### WRITTEN PROBLEM
Can the data below be set down again exactly, line for line?

# # # # # # #

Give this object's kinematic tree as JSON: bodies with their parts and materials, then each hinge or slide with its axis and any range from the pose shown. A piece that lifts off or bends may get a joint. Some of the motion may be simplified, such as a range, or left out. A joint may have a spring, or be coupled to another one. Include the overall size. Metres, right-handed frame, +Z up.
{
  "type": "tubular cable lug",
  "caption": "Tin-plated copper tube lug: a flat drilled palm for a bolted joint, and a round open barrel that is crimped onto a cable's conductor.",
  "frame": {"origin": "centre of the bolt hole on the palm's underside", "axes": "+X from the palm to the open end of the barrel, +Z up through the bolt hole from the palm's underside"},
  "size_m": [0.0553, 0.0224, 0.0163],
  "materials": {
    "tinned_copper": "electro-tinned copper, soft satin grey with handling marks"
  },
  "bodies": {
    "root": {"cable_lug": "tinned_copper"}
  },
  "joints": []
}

# # # # # # #

### EXERCISE RESPONSE
Give this object's kinematic tree as JSON: bodies with their parts and materials, then each hinge or slide with its axis and any range from the pose shown. A piece that lifts off or bends may get a joint. Some of the motion may be simplified, such as a range, or left out. A joint may have a spring, or be coupled to another one. Include the overall size. Metres, right-handed frame, +Z up.
{
  "type": "tubular cable lug",
  "caption": "Tin-plated copper tube lug: a flat drilled palm for a bolted joint, and a round open barrel that is crimped onto a cable's conductor.",
  "frame": {"origin": "centre of the bolt hole on the palm's underside", "axes": "+X from the palm to the open end of the barrel, +Z up through the bolt hole from the palm's underside"},
  "size_m": [0.0553, 0.0224, 0.0163],
  "materials": {
    "tinned_copper": "electro-tinned copper, soft satin grey with handling marks"
  },
  "bodies": {
    "root": {"cable_lug": "tinned_copper"}
  },
  "joints": []
}